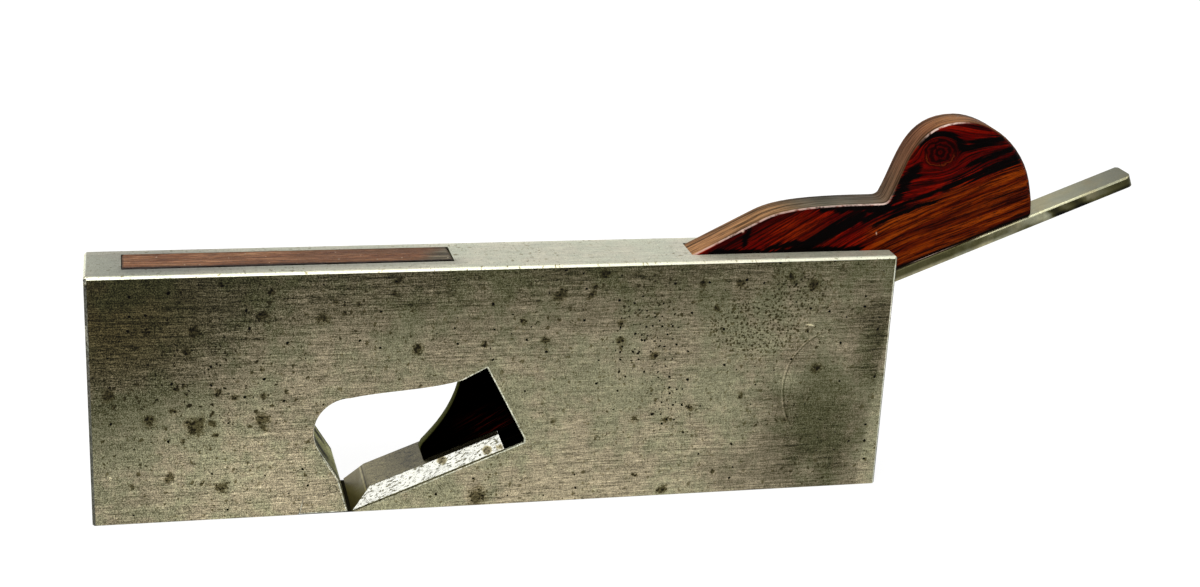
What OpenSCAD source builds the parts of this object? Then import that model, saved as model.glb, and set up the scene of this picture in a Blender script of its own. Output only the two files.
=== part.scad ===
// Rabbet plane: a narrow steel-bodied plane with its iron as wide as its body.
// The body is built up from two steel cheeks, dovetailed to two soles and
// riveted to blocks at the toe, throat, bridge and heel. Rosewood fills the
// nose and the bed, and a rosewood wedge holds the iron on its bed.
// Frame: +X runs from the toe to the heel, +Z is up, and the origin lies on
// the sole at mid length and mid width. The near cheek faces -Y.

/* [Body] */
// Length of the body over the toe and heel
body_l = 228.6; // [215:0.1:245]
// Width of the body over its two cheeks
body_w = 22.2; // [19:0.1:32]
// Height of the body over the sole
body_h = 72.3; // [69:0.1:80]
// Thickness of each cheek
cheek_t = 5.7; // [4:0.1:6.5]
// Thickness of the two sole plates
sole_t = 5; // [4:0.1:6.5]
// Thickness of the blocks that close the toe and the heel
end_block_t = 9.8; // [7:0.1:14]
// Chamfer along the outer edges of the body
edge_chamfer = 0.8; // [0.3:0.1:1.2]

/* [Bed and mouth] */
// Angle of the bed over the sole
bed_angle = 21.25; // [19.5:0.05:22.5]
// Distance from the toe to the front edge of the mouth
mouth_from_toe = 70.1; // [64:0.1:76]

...

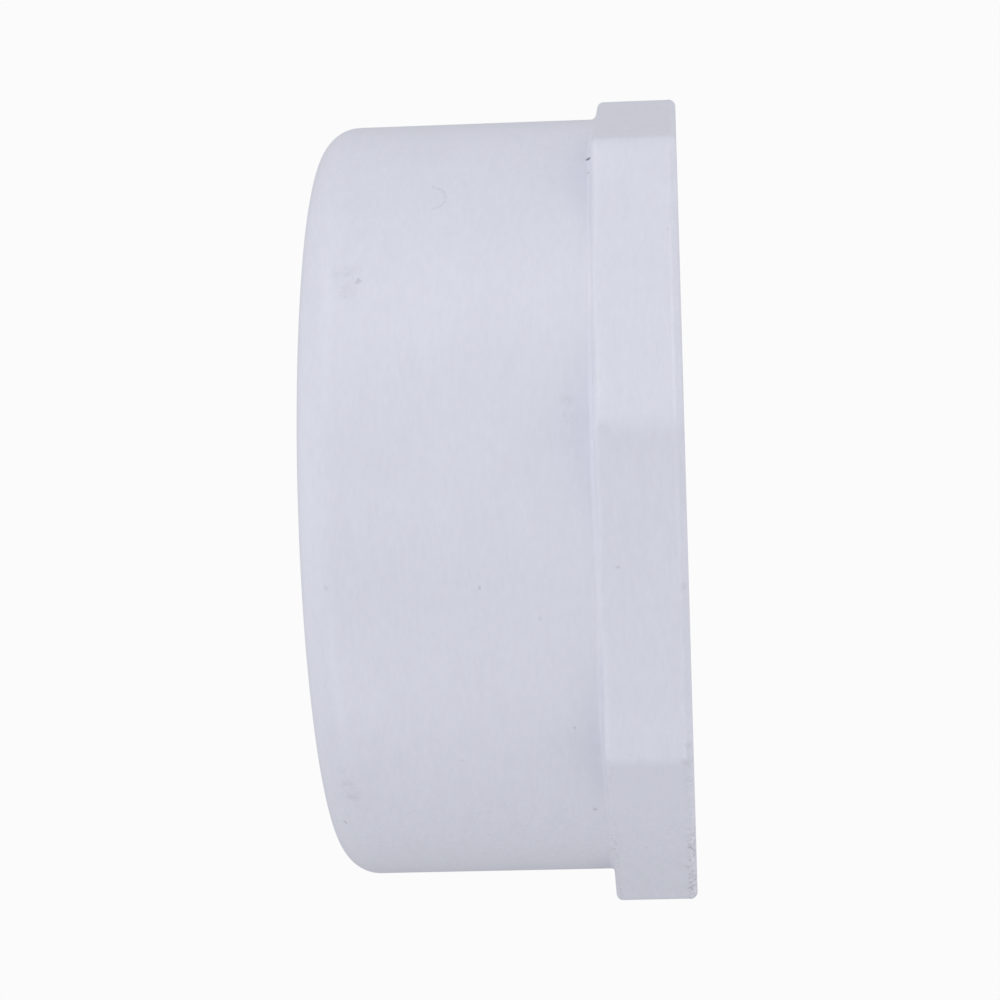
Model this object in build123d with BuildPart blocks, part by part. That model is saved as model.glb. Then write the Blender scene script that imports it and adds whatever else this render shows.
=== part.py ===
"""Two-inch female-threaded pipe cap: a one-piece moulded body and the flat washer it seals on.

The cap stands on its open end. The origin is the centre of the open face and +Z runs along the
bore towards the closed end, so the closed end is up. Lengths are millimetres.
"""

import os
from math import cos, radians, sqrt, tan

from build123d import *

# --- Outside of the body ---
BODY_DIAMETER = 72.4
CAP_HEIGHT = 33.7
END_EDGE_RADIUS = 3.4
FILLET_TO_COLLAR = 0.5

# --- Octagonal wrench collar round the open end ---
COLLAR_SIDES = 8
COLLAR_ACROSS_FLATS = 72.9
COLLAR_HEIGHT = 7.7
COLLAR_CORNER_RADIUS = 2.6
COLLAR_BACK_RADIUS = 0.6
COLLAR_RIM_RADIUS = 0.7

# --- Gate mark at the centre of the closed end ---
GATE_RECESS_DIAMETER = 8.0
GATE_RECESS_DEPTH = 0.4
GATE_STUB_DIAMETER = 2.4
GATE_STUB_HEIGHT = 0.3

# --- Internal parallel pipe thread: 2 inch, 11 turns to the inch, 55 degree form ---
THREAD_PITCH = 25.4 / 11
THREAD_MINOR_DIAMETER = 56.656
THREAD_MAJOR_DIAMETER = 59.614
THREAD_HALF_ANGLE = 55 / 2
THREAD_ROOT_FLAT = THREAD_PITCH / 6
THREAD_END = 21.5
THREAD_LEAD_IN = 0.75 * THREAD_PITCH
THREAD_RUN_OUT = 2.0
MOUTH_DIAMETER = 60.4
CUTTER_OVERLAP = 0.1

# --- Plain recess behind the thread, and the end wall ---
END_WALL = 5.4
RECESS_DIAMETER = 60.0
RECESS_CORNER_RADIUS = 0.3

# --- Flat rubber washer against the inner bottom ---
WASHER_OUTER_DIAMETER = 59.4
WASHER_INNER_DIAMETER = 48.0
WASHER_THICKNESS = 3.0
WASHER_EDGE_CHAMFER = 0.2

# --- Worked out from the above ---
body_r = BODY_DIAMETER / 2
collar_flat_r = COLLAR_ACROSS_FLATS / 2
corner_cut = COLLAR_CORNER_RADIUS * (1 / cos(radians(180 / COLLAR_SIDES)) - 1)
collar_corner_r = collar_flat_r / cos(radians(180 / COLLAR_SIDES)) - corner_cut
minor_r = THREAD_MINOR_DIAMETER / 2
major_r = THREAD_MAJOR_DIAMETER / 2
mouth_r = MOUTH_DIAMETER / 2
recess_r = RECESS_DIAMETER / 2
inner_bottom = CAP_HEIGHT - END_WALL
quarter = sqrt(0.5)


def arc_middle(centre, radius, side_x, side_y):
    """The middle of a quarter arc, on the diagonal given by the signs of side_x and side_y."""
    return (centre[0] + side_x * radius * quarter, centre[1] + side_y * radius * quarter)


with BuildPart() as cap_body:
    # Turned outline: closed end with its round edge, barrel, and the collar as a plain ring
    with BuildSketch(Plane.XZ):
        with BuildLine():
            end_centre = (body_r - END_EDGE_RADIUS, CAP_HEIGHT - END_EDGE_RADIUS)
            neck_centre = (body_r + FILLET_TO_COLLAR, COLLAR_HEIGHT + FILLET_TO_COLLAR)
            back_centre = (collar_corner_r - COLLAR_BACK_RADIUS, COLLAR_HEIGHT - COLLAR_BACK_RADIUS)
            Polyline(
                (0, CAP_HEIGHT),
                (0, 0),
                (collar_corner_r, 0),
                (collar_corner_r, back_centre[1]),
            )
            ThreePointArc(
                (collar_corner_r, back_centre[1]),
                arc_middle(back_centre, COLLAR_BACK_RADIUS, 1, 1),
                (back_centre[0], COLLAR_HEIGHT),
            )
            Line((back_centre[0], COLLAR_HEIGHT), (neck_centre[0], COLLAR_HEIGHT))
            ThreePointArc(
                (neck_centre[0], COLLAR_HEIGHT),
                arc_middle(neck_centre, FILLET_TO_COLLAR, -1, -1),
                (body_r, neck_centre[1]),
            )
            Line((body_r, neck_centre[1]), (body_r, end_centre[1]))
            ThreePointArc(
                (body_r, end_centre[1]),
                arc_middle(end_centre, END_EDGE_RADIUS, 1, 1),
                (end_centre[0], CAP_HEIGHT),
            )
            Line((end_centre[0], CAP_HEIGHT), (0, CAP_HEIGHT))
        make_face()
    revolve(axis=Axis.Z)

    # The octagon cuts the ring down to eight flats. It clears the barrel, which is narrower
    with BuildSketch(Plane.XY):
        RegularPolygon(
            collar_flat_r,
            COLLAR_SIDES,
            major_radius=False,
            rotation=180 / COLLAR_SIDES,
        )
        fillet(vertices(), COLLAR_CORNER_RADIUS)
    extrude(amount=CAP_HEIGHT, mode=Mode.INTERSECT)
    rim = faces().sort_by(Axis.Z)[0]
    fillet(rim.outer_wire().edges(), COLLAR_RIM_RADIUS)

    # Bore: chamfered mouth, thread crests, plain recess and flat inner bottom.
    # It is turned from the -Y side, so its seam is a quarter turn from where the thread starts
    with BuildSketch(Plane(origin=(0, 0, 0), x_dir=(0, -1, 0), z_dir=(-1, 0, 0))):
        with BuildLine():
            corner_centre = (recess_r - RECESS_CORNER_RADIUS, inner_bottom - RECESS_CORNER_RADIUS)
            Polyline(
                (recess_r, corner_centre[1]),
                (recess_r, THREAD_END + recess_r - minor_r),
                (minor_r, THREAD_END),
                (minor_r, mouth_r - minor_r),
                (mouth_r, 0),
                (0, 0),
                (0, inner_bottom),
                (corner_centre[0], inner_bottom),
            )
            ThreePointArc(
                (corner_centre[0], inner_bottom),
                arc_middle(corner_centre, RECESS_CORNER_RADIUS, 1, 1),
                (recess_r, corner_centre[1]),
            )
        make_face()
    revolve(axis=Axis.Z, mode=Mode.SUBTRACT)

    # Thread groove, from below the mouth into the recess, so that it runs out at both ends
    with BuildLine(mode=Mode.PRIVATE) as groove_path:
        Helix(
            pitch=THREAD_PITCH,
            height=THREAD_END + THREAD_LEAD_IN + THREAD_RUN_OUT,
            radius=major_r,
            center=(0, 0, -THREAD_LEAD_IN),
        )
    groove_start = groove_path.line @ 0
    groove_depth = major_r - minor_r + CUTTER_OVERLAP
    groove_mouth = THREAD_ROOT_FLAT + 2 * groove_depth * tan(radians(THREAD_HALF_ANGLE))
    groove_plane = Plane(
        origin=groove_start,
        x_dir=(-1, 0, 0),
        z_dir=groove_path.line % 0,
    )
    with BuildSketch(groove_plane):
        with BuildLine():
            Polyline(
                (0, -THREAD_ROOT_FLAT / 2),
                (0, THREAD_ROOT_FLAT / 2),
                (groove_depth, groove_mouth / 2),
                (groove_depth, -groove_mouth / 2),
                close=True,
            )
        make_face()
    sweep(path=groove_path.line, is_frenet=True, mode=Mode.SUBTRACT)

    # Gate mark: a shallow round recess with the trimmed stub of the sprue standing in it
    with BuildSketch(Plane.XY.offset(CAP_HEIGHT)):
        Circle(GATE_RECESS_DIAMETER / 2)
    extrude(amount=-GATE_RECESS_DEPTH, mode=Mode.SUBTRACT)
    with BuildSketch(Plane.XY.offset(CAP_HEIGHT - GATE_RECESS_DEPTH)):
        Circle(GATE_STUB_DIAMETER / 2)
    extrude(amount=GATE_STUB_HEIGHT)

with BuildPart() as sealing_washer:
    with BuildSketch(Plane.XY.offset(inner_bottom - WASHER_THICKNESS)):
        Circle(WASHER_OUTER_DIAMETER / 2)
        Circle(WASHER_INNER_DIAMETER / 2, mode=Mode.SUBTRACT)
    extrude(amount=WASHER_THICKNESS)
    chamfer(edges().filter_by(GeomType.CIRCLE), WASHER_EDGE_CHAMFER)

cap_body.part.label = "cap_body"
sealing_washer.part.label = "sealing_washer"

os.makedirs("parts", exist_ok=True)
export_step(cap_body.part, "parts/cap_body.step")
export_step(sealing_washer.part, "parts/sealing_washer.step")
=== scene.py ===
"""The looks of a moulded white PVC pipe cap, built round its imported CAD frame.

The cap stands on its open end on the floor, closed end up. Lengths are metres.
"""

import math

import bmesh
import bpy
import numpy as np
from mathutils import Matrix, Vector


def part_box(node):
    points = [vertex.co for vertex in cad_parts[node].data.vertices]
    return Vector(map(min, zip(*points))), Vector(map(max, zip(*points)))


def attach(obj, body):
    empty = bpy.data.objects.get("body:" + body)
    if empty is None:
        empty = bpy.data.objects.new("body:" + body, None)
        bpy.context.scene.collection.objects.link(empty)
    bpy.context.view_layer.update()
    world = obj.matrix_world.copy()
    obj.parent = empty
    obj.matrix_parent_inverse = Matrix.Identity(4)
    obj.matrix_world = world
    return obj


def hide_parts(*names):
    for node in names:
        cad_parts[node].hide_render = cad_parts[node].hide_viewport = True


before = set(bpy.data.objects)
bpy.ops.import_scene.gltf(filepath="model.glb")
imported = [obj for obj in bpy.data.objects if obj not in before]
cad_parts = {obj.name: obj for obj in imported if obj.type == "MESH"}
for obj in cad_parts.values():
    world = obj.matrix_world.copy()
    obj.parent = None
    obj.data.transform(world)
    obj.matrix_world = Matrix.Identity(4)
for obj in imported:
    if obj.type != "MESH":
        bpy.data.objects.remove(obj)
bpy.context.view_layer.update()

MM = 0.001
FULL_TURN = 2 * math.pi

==

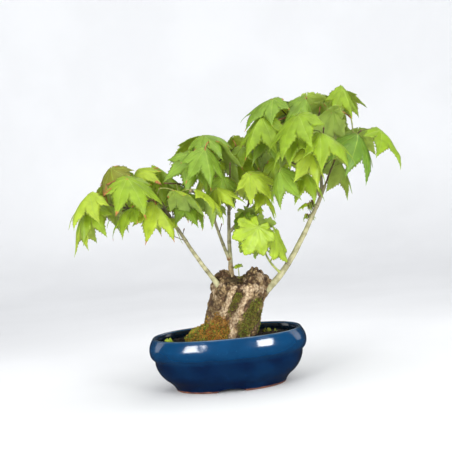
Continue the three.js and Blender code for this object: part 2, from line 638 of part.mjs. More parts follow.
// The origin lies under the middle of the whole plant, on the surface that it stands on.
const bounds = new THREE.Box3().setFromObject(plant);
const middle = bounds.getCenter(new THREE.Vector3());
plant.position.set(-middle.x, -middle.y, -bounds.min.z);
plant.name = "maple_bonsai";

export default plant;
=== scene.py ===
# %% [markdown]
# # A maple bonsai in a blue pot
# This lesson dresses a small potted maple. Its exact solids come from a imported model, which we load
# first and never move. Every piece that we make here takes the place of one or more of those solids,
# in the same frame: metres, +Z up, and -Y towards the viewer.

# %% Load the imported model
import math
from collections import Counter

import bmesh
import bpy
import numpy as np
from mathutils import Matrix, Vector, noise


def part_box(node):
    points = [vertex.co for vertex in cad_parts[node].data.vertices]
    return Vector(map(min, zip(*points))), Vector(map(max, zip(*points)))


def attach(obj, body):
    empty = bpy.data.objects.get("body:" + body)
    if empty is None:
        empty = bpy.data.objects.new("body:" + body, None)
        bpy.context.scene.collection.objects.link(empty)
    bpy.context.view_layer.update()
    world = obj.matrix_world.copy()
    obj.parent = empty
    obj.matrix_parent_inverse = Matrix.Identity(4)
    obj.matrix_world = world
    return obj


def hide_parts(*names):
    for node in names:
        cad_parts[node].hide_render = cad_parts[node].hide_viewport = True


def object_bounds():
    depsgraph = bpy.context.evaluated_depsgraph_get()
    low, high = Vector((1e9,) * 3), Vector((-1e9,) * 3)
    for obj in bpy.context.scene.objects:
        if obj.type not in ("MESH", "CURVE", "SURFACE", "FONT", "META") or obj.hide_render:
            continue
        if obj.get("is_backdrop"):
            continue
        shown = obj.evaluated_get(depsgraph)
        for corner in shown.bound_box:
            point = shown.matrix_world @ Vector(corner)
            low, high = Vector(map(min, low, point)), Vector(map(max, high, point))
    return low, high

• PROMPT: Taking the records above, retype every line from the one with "plant.position.set(-middle.x, -middle.y, -bounds.min.z);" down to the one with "from mathutils import Matrix, Vector, noise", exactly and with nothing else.

• EXERCISE RESPONSE:
plant.position.set(-middle.x, -middle.y, -bounds.min.z);
plant.name = "maple_bonsai";

export default plant;
=== scene.py ===
# %% [markdown]
# # A maple bonsai in a blue pot
# This lesson dresses a small potted maple. Its exact solids come from a imported model, which we load
# first and never move. Every piece that we make here takes the place of one or more of those solids,
# in the same frame: metres, +Z up, and -Y towards the viewer.

# %% Load the imported model
import math
from collections import Counter

import bmesh
import bpy
import numpy as np
from mathutils import Matrix, Vector, noise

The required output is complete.